E.g. For new employee onboarding at Flyt, there’s 5 teams that need to come together so the new joiner has a fantastic first month. Everyone meets for a 15 minute stand-up (we call it a “check-in”) on the Monday before the new-joiner joins. During check-in, folks verbally introduce themselves, commit to the group to do the onboarding tasks assigned to them and mention any concerns they have to get things done. At the end of the week before the new employee joins, we get together for another quick 15 minutes (we call this one the “time-out”) for a last chance discussion of anything missing and to confirm everything is ready. Finally, by the end of the first week of the new employee, we all gather one last time in what we call the “check-out” to verbally discuss if everything went ok, and document any lessons learned.

  • Boards. When a group of really smart people find themselves discussing abstract yet hard to connect ideas, our experience is you can make everything simpler/better by using sharpies, post-its and a wall. Write down one idea per post-it, in big legible letters and stick each post-it on the table in front of you. This will get the team pointing at them as if they’re pointing at the actual idea. Try laying the same post-its out in a wall / board, left to right, top to bottom or however they make sense “in a visual space”. Folks will leap off their chairs and go straight into collaboration mode, eagerly debating the right order of things, the connections between them and the relative importance to each other. All of it from visualising ideas, one by one, in a physical space. (watch this: How to make toast).
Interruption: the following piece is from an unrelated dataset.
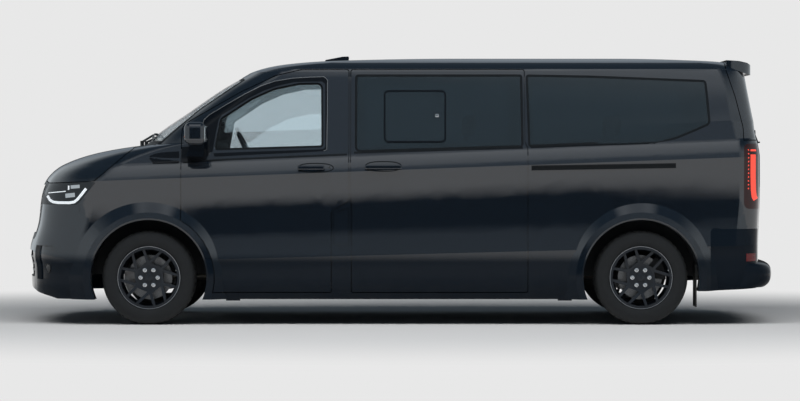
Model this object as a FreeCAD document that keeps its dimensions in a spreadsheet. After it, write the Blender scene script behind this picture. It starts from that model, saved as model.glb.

Photo by Daria Nepriakhina on Unsplash
  • Task Watchers. Any task tracking system (Jira, Asana) has the functionality of informing a select list of people of every update you or others make to that task. Our software engineering friends have figured this one out a long time ago. But it works for other business teams as well. If what you’re doing is going to take more than a 2–3 days to complete, and/or it involves a bunch of people to do well, then inevitably you’re going to benefit from tracking your work. Log the request straight away in a task manager, add everyone that wants to be involved as a watcher or follower of that task and share the link. Everyone can work confidently knowing that they’ll get updated when dates change, blockers arise or when the work is finally done. No more tapping on the shoulder for status updates.
How to add a watcher to a task, from the Asana guides

And that’s it! As it relates to tools we use Notion.so, Asana, Slack and Jira to get it all done (which I’ll cover in a future post).